When all tests are done, gather everyone’s notes and insights and debrief over what you felt were the pain points that need your attention and prioritize them. Focus on the ones that prevent or gravely harm the user experience for concluding a task. Make a list of the bugs you picked up on, but don’t make them a priority unless they obviously are. Most of the times only you and the team working on the project will notice the bugs, unless they are really damaging the experience.
Once you’re done debriefing and writing an organized list of problems, you’re ready to start thinking about how to iterate and fix them.
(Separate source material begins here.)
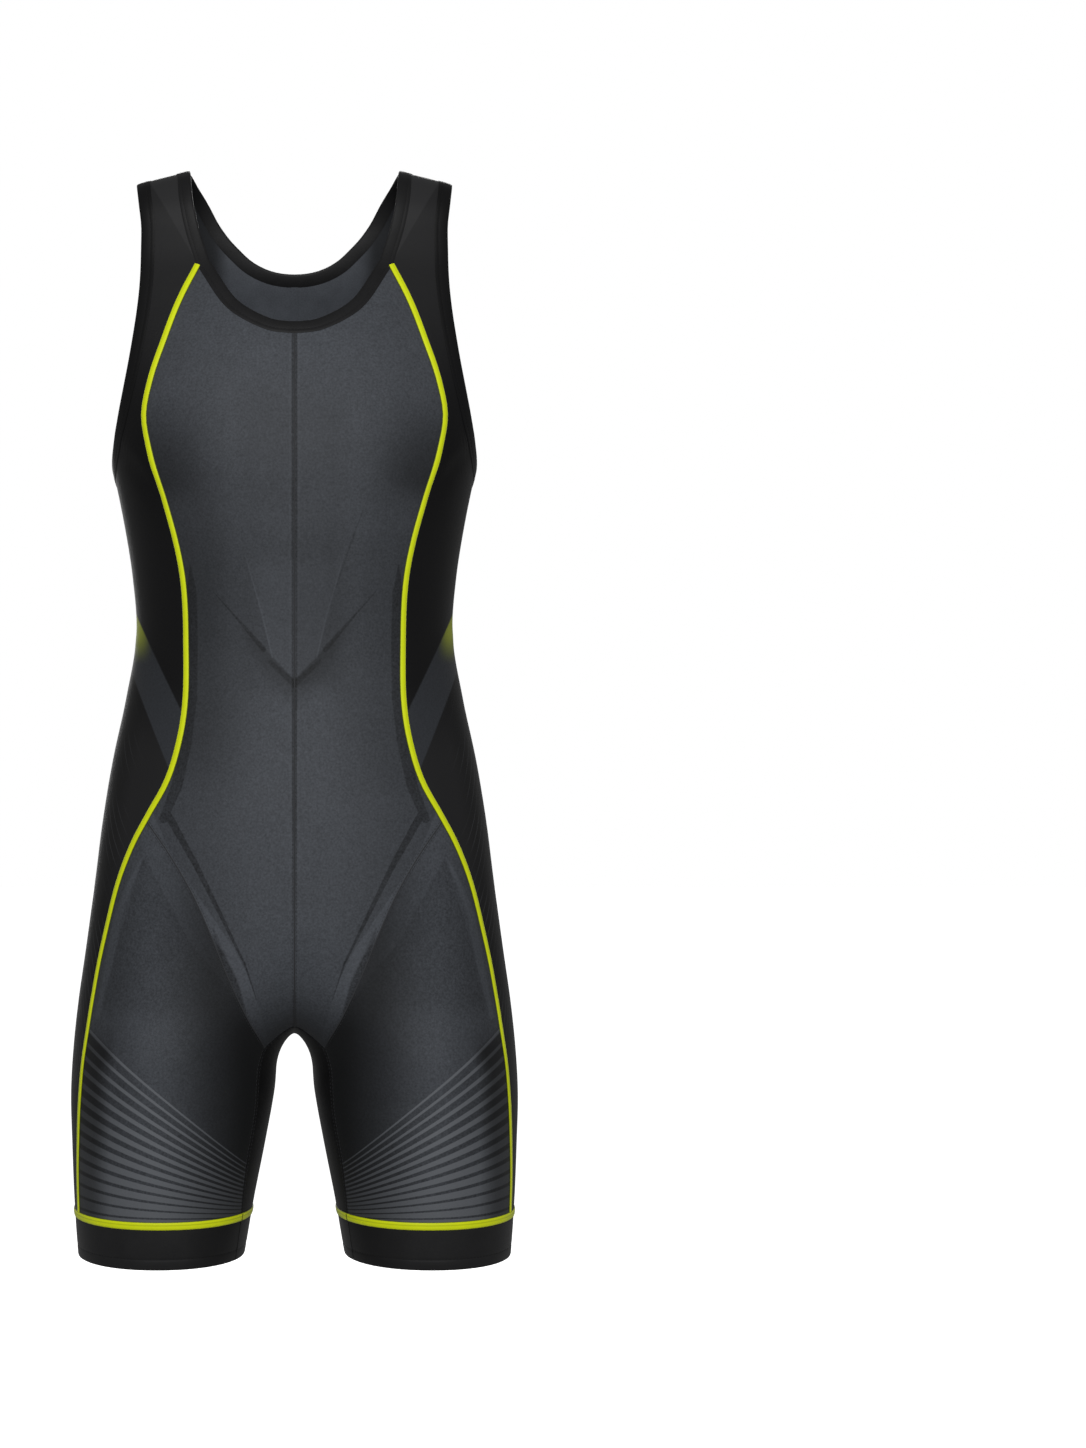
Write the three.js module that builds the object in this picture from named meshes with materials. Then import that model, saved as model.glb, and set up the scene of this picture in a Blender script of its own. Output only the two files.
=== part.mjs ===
// A sleeveless one-piece wrestling suit, standing filled out as it is when worn, with no wearer in it.
// Millimetres. +Z is up, the front faces -Y and the wearer's left side is +X.
// The origin lies midway between the two straps, at the height where the shoulders carry them.
//
// Every piece of cloth follows one smooth general body form. Seams are curves on that form,
// a panel is a net between its seams, and bindings and pipings run along the same seam points.

import * as THREE from "three";

// Cloth and trim sizes
const PANEL_WALL = 1.5;
const GUSSET_WALL = 1.3;
const CUFF_WALL = 2.0;
const SEAM_GAP = 0.3;
const NECK_BINDING_WIDTH = 10;
const ARM_BINDING_FRONT = 10.5;
const ARM_BINDING_BACK = 12.5;
const BINDING_FOLD = 2.2;
const BINDING_PROUD = 0.5;
const BINDING_ROUNDING = 0.2;
const BINDING_EDGE_REACH = 1;
const BINDING_SET_OFF = 0.3;
const PIPING_WIDTH = 5.2;
const PIPING_THICK = 0.8;
const PIPING_SIDE_SHARE = 0.75;
const PIPING_CLEARANCE = 0.55;
const PIPING_NECK_TRIM = 1.2;
const PIPING_SHOULDER_TRIM = 0.6;
const PIPING_JUNCTION_TRIM = 4.5;
const PIPING_CUFF_TRIM = 0.6;
const LIFT_ON_BINDING = [0, 0.35, 0.55];
const CUFF_BAND_WIDTH = 8;
const CUFF_SEAM_HEIGHT = -880;
const HEM_HEIGHT = -916;

// How the nets are evened out, and how far a strip may reach along a slanting row
const EVENING_PASSES = 150;
const LEAST_SKEW = 0.55;

// The general body form: level sections that are rounded ovals
const TORSO_ROUNDNESS = 2.3;
const LEG_ROUNDNESS = 2.1;
const CROTCH_BLEND_TOP = -630;
const CROTCH_BLEND_END = -760;
const DEEP_INSIDE = 40;
const LEG_SPLIT_SOFTNESS = 4;

// Columns: height, half width, front depth, back depth
const TORSO_SECTIONS = [
  [20, 20, 22, 22],
  [12, 48, 28, 28],
  [0, 91, 34, 35],
  [-12, 136, 40, 42],
  [-30, 160, 47, 49],
  [-55, 172, 50, 53],
  [-80, 177, 56, 59],
  [-110, 179, 70, 74],
  [-150, 176, 88, 91],
  [-200, 167, 103, 102],
  [-252, 154, 108, 101],
  [-300, 144, 105, 94],
  [-345, 137, 101, 86],
  [-390, 134, 98, 82],
  [-447, 143, 98, 86],
  [-498, 154, 100, 97],
  [-549, 162.5, 102, 110],
  [-600, 169, 101, 119],
  [-651, 176, 98, 121],
  [-702, 183, 94, 115],
  [-760, 189, 90, 104],
];

// Columns: height, outer side, inner side, front depth, back depth
const LEG_SECTIONS = [
  [-600, 169, -30, 101, 122],
  [-651, 176, -18, 99, 124],
  [-702, 183.5, -2, 95, 114],
  [-736, 187, 12.5, 92, 101],
  [-779, 189.5, 17.5, 87, 90],
  [-821, 188.5, 25, 83, 83],
  [-872, 186.5, 35, 76, 76],
  [-916, 183.5, 42.5, 73, 73],
  [-950, 181, 48, 71, 71],
];

// Seams on the wearer's left half. Columns: across, depth, height. The points settle onto the body form.
const NECK_FRONT = [[0, -87, -148], [7, -87, -147.7], [22, -86, -145], [53, -76, -127], [80, -54, -87]];
const NECK_SIDE = [[99, 0, -2], [97, -27, -8], [95, -40, -29], [90, -46, -55], [80, -54, -87]];
const NECK_BACK = [
  [99, 0, -2],
  [92, 31, -9],
  [83, 41, -23],
  [74, 47, -39],
  [64, 51, -52.5],
  [54.5, 54, -62],
  [45, 56, -70.5],
  [34, 58, -77],
  [22, 60, -81.3],
  [10, 61, -83.4],
  [0, 61, -84],
];
const ARMHOLE_FRONT = [
  [122, 0, -8],
  [122, -24, -16],
  [119, -40, -45],
  [118, -44, -75],
  [119, -56, -109],
  [123, -66, -142],
  [129, -70, -175],
  [136, -65, -207],
  [144, -50, -237],
  [151, -26, -257],
  [153, 0, -265],
  [146, 30, -269],
  [132, 55, -271],
  [115, 70, -271],
];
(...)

As soon as the team agrees on a problem, there’ll immediately be a lot of ideas to solve it - which is fine and you should definitely take notes of them - but don’t stick with the very first idea that popped up. We use Trello for basically everything, and it is particularly useful for this use case, when you need to create a list of problems and suggest potential solutions to solve them. The team can then discuss and comment on each card, keeping the debate organized and safe for future reference.
After that, it’s time to start working on an iteration and planning for the next test. Believe me, after you’ve conducted a Usability Test once, you’ll question yourself why you never did it before and spend the next days recommending it to everyone you know.